We run ourselves ragged or we sacrifice for the sake of others leaving little for ourselves. I see this in the church all the time. Why do you think we have so many people suffering from burn out in our churches? Many of us don’t know how to say no when asked to do something because they don’t feel right doing that. I see this in parents as well, like in my own wife. She will spend every last penny she has on her kids but when it comes to her needing something she hesitates and usually goes without.
Look, clearly we have lots of reasons why we have trouble stopping and smelling the roses, more than I can mention in a single sermon. I didn’t even get to things like ego and pride. But stopping to smell the roses, taking a Sabbath, following God’s lead on that seventh day of creation to enjoy life’s simple pleasures, is essential to who we were created to be. When we don’t, we are not being fully human, we are not being fully God’s creation.
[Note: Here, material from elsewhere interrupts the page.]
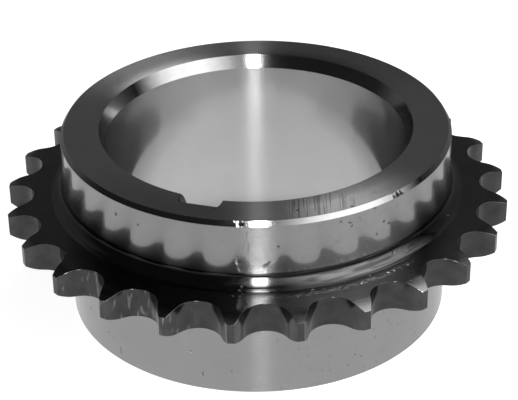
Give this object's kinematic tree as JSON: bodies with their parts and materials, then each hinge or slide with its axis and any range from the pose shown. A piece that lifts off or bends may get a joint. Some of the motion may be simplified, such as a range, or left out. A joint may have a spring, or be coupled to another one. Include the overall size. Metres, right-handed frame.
{
  "type": "chain sprocket",
  "caption": "Steel sprocket for a simple roller chain: a toothed ring between a short and a tall round hub, with a wide keyed bore.",
  "frame": {"origin": "on the bore axis, in the middle plane of the toothed ring", "axes": "+Z along the bore axis towards the shorter hub, whose bore mouth has the long lead-in; the keyway lies on the -Y side"},
  "size_m": [0.078, 0.0781, 0.0296],
  "materials": {
    "steel": "ground and turned steel, bright on the hubs and dark on the toothed ring"
  },
  "bodies": {
    "root": {"sprocket": "steel"}
  },
  "joints": []
}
It’s like buying an action figure and then not opening it because it might be worth more money someday? What?
When I bought Star Wars action figures, “for my kids”, we played with them! That’s what they were made for! I’d probably have a small fortune if I left all my childhood action figures in their packaging but I wouldn’t have the wonderful memories of playing with them, that sparked my young imagination each time, and I probably wouldn’t be a fan today. It’s what they were made for.
We were created to enjoy life. We were created to stop and smell the roses. It’s ok! There’s no need to feel guilty, or lazy, or unworthy, and there’s certainly no need to be a hero or a martyr. And if that sounds a bit self-indulgent, remember, this is part two of a three-part series on Sabbath. Next week, it’s gonna be a whole different story when it comes to Sabbath. But for now, enjoy life’s simple pleasures, stop and smell the roses, take your toys out of their packaging and play with them, that’s what they were created for. It’s what you were created for. Thanks be to God. Amen.